It’s almost a year to the day since former Provident Financial (PFG) boss Peter Crook unveiled his ill-fated plan to overhaul the doorstep lender’s collection model. Shares at that point were changing hands at an impressive 2,917p and not far from recent record highs.
Today they are being offered to existing shareholders at just 315p after a calamitous year in which the restructuring of the home credit business backfired and the company found itself the subject of two regulatory investigations. Having made a profit of £343.9 million in 2016, Provident today racked up a loss of £123 million along with no final dividend.
The unravelling of Provident cost the job of Crook in the summer and left shareholders including fund manager Neil Woodford badly exposed. The gamble now for investors is whether the £300 million rights issue announced today represents a viable, cut-price opportunity to buy into the recovery story of a former FTSE 100 (UKX) business.
Woodford certainly thinks so, having joined fellow big shareholder Invesco in publicly backing the rights issue and plans of new CEO Malcolm Le May, who spoke today about his turnaround strategy and ambition to restart a progressive dividend in 2019.
The wider market also appears enthusiastic, with shares steaming ahead by as much as 87% at one point to stand at £11 for the first time since August. Some of this reflected relief that the fundraising is not as large as the £500 million reported yesterday.
Market movers and why Provident Financial has plunged again
Significantly, Provident has also removed a major uncertainty by agreeing a compensation settlement worth £170 million with the Financial Conduct Authority’s (FCA) following an investigation into whether Vanquis Bank properly explained charges on its Repayment Option Plan. It is now taking steps to resume sales of the product to new customers.
Provident also estimates that it will need £20 million to settle a separate probe involving Moneybarn, which provides car finance to about 46,000 consumers unable to get mainstream credit. The FCA’s investigation has looked at consumer affordability checks and the treatment of those in financial difficulties.
In the core home credit business, actions taken by management since August are starting to pay off, with 527,000 active customers and receivables of £352.2 million in line with Provident’s recovery plan. The division has been struggling since a botched overhaul saw the sub-prime lender replace self-employed agents with full-time staff.

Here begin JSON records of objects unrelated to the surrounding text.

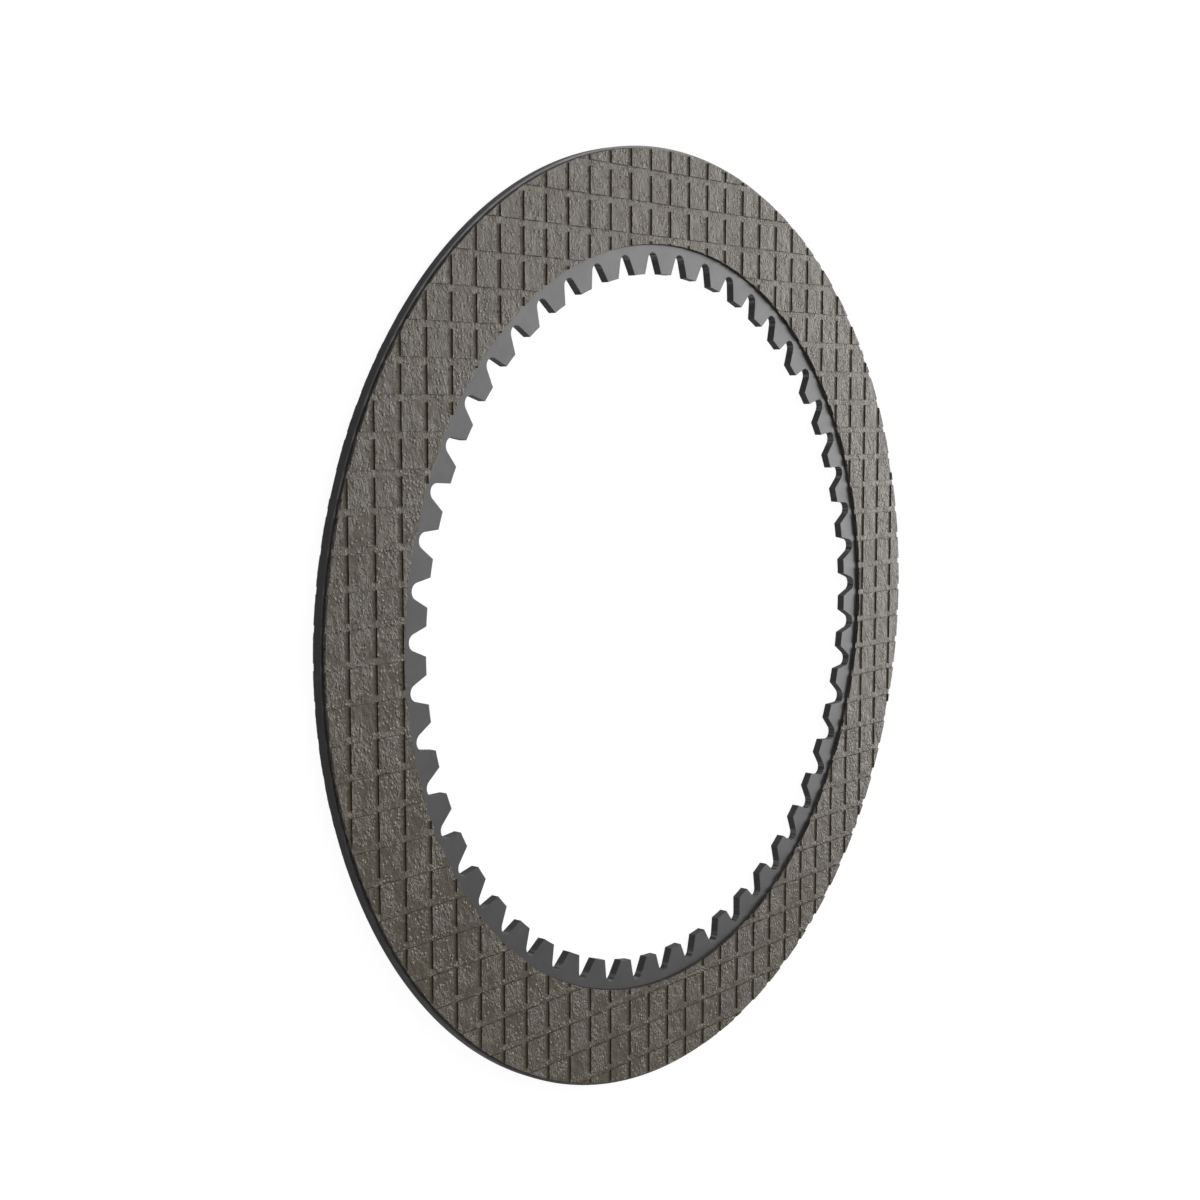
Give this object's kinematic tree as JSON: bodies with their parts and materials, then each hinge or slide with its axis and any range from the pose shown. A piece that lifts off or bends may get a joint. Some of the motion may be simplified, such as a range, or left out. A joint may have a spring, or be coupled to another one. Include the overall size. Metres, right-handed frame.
{
  "type": "clutch disc",
  "caption": "Flat ring-shaped friction disc of a wet clutch: a steel core plate with an internal spline, faced on both sides with rings of grooved friction material.",
  "frame": {"origin": "on the disc's axis, at the plane of its back friction face, on which it lies", "axes": "+Z along the axis, out of the front friction face; +Y through the middle of a spline tooth and along one direction of the groove grid; +X along the other direction of the grid"},
  "size_m": [0.212, 0.212, 0.0036],
  "materials": {
    "core_steel": "blanked and levelled steel sheet, dull neutral grey, dark along its sheared edges",
    "friction_material": "resin-bonded friction material, rough and mottled brownish grey"
  },
  "bodies": {
    "root": {"core_plate": "core_steel", "front_facing": "friction_material", "back_facing": "friction_material"}
  },
  "joints": []
}
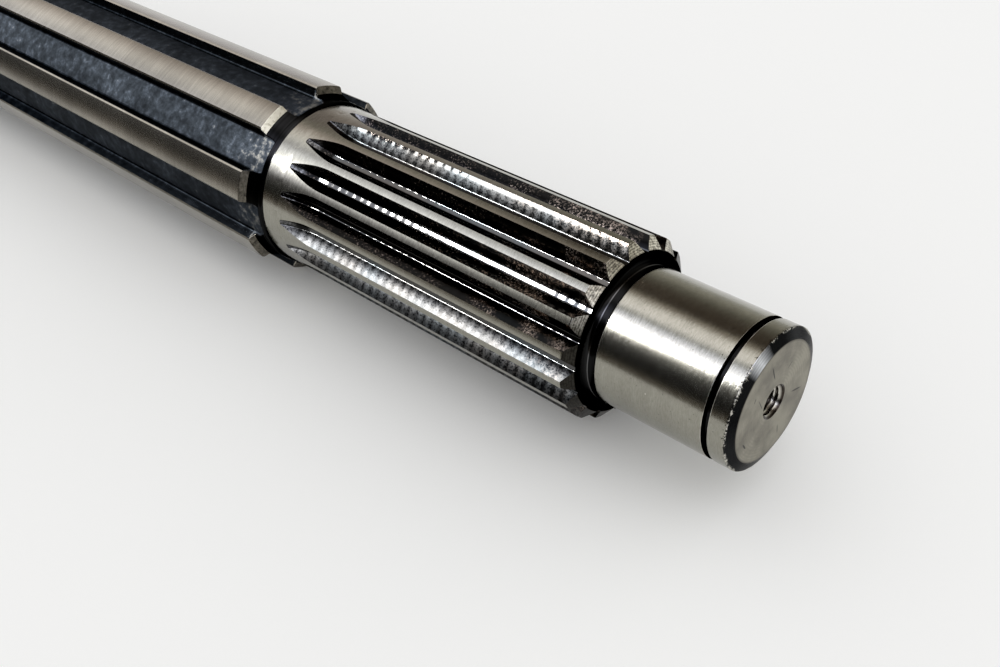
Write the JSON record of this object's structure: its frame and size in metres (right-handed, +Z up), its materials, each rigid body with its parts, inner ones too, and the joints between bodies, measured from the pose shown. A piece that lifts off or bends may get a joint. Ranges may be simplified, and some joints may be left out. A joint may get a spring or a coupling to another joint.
{
  "type": "splined shaft",
  "caption": "Steel transmission shaft: tapped end, ground bearing journal with a retaining-ring groove, fine involute spline, shoulder and straight-sided coarse spline.",
  "frame": {"origin": "centre of the tapped end's face, on the shaft's axis", "axes": "+X along the axis, out of the tapped end; +Z up as the shaft lies on two teeth of its coarse spline; +Y across"},
  "size_m": [0.43, 0.0556, 0.0556],
  "materials": {
    "steel": "ground journals and tooth tips, oily hobbed grooves"
  },
  "bodies": {
    "root": {"splined_shaft": "steel"}
  },
  "joints": []
}
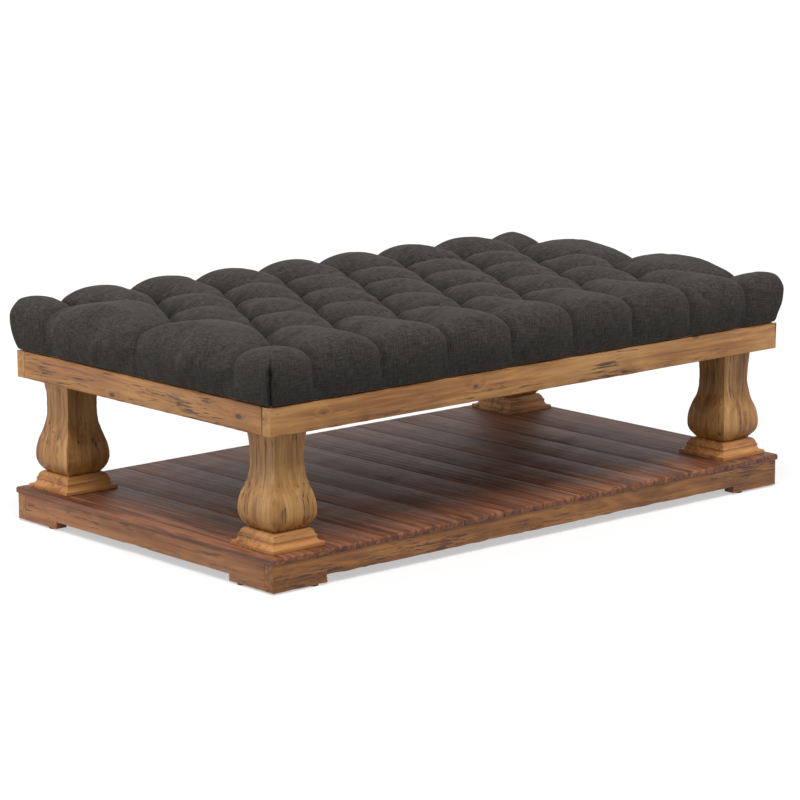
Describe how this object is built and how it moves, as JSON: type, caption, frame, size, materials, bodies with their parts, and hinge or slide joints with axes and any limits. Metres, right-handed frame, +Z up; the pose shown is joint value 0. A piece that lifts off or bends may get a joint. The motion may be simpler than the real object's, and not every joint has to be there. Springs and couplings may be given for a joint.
{
  "type": "ottoman coffee table",
  "caption": "Long coffee table with a deep diamond-tufted charcoal top on a pine apron, square vase legs on moulded plinths and a low boarded shelf.",
  "frame": {"origin": "middle of the table in plan, on the floor under the glides", "axes": "+X along the length, -Y towards the front, +Z up"},
  "size_m": [1.372, 0.813, 0.4572],
  "materials": {
    "charcoal_linen": "dark charcoal slub weave, matt",
    "foam": "upholstery foam, matt",
    "twine": "waxed tufting twine",
    "black_lining": "black non-woven lining, matt",
    "plywood": "bare plywood",
    "apron_pine": "reclaimed pine, waxed, with knots",
    "leg_pine": "reclaimed pine, waxed, honey, with cracks",
    "plinth_pine": "reclaimed pine, waxed",
    "shelf_pine": "reclaimed pine, waxed, a little redder",
    "base_pine": "reclaimed pine, waxed, with dark streaks",
    "inner_pine": "bare planed pine",
    "zinc_steel": "zinc plated",
    "black_plastic": "black, matt"
  },
  "bodies": {
    "root": {"apron_block_front_left": "inner_pine", "apron_block_front_right": "inner_pine", "apron_block_rear_left": "inner_pine", "apron_block_rear_right": "inner_pine", "apron_rail_front": "apron_pine", "apron_rail_left": "apron_pine", "apron_rail_rear": "apron_pine", "apron_rail_right": "apron_pine", "apron_tenons": "inner_pine", "base_block_front_left": "inner_pine", "base_block_front_right": "inner_pine", "base_block_rear_left": "inner_pine", "base_block_rear_right": "inner_pine", "base_rail_front": "base_pine", "base_rail_left": "base_pine", "base_rail_rear": "base_pine", "base_rail_right": "base_pine", "base_tenons": "inner_pine", "board_screws": "zinc_steel", "cushion_cover": "charcoal_linen", "deck_batten_left": "inner_pine", "deck_batten_middle": "inner_pine", "deck_batten_right": "inner_pine", "deck_panel": "plywood", "deck_screws": "zinc_steel", "dust_cover": "black_lining", "foam_pad": "foam", "glides": "black_plastic", "lag_bolts": "zinc_steel", "lag_washers": "zinc_steel", "leg_front_left": "leg_pine", "leg_front_right": "leg_pine", "leg_rear_left": "leg_pine", "leg_rear_right": "leg_pine", "leg_studs": "zinc_steel", "plinth_front_left": "plinth_pine", "plinth_front_right": "plinth_pine", "plinth_rear_left": "plinth_pine", "plinth_rear_right": "plinth_pine", "shelf_batten_front": "inner_pine", "shelf_batten_rear": "inner_pine", "shelf_board_01": "shelf_pine", "shelf_board_02": "shelf_pine", "shelf_board_03": "shelf_pine", "shelf_board_04": "shelf_pine", "shelf_board_05": "shelf_pine", "shelf_board_06": "shelf_pine", "shelf_board_07": "shelf_pine", "shelf_board_08": "shelf_pine", "shelf_board_09": "shelf_pine", "shelf_board_10": "shelf_pine", "shelf_board_11": "shelf_pine", "shelf_board_12": "shelf_pine", "stud_nuts": "zinc_steel", "stud_washers": "zinc_steel", "tuft_buttons": "charcoal_linen", "tufting_twine": "twine"}
  },
  "joints": []
}
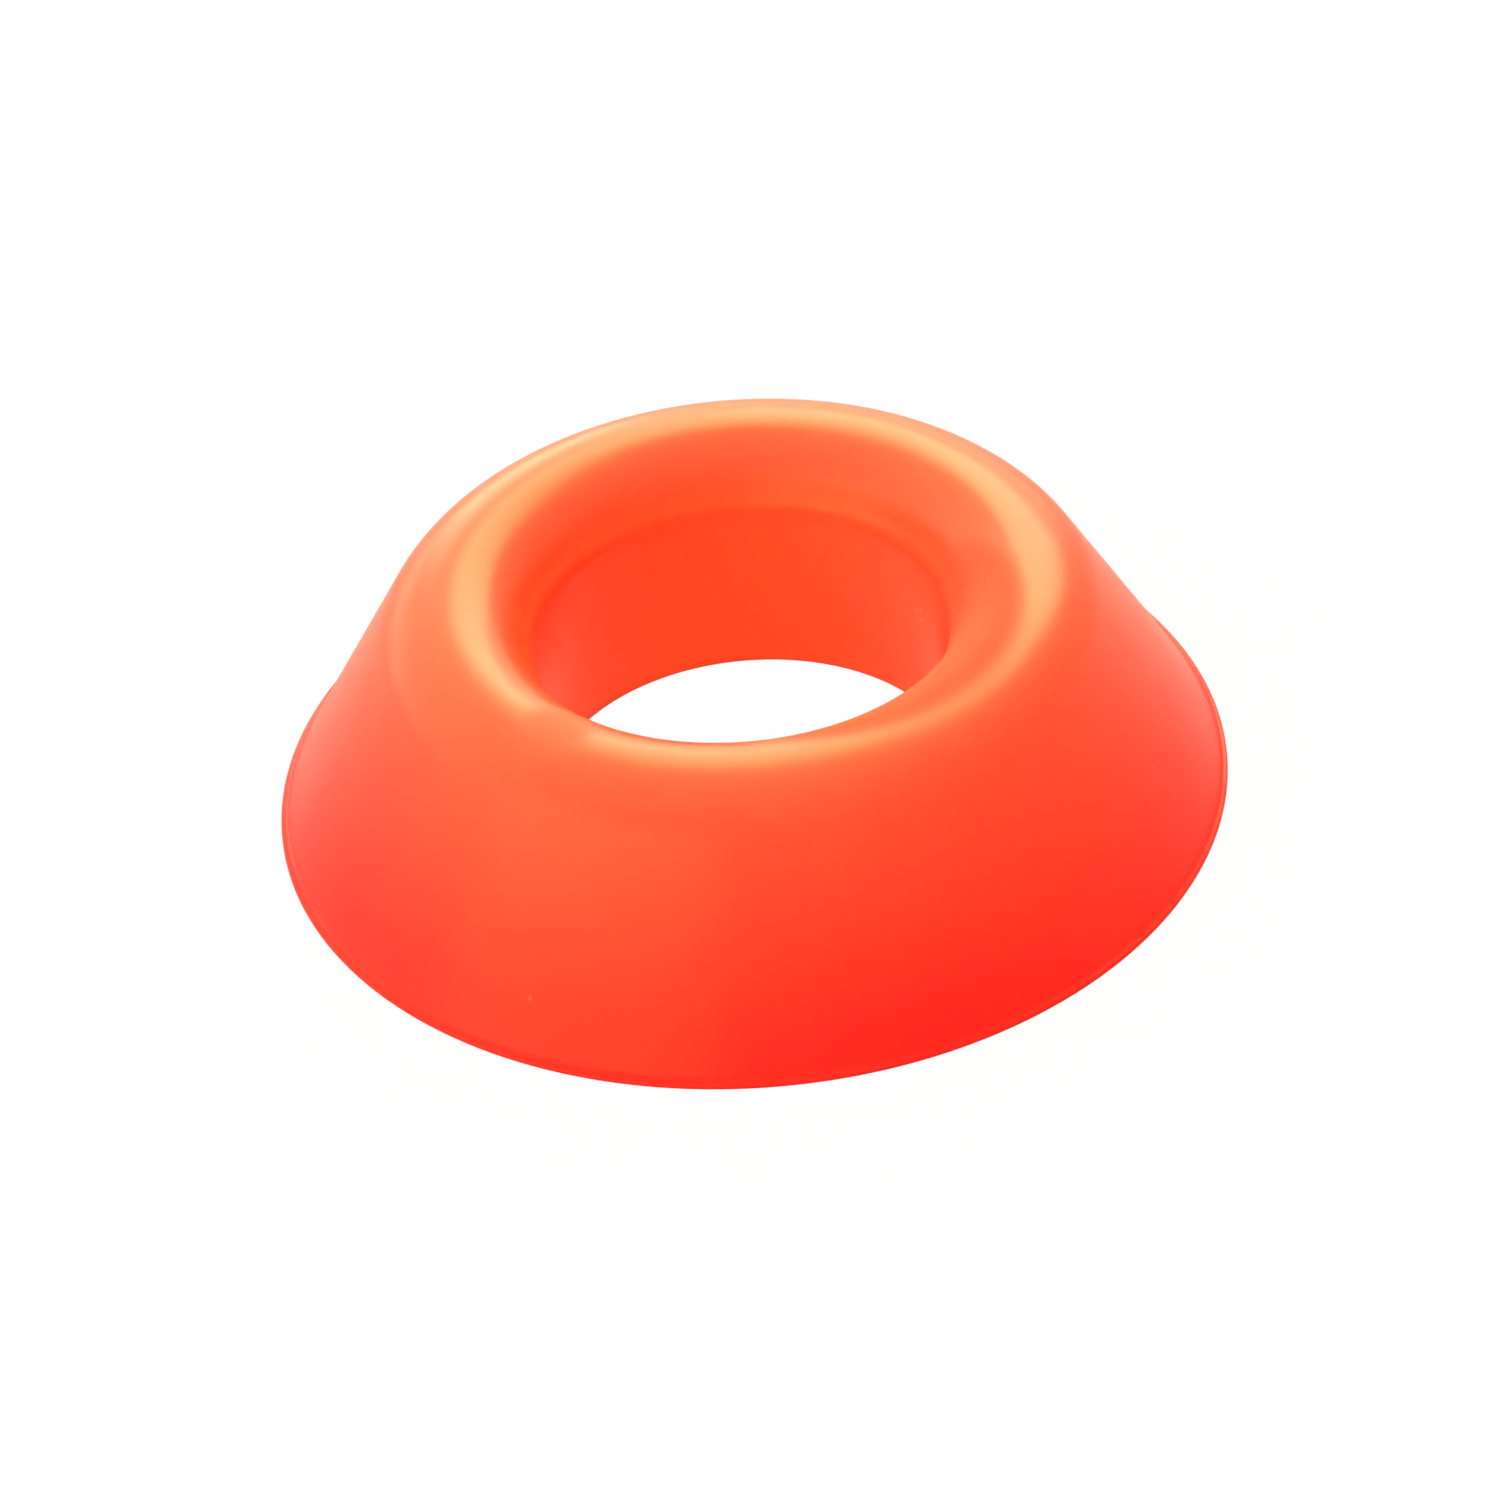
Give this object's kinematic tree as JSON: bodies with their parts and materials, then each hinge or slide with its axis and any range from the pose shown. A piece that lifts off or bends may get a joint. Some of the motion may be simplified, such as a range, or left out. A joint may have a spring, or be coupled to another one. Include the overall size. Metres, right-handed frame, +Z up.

Le May, who took the helm earlier this month, said today: “The group’s turnaround is making progress, but the board and I realise there is still much to do to achieve a customer centric business delivering long-term sustainable returns to our shareholders.”
He aims to restore dividends with a nominal initial payment for 2018 before returning to a progressive dividend policy the following year. Prior to the company’s difficulties, the total dividend was increased in 2017 by 12.1% to 134.6p.
Provident intends to have a dividend cover ratio of at least 1.4 times once the recovery plan in home credit has been delivered. This will be alongside maintaining a buffer over the group’s revised minimum capital requirement for a CET 1 ratio of 25.5%.
This figure fell to below regulatory requirements, at 14.5% by the end of 2017, although the heavily-discounted rights issue should improve the ratio back up to 28.7%. Around £50 million will be injected into Vanquis Bank as an additional buffer.
The fundraising, which is subject to shareholder approval next month, offers 17 new shares for every 24 held by shareholders at the close of business on March 19.
Subject to economic conditions, the company believes it can go on to target a return on assets of around 10% per year alongside receivables growth of between 5% and 10% as the home credit business moves back to profitability in 2019. The division swung to a loss of £118.8 million in today’s results.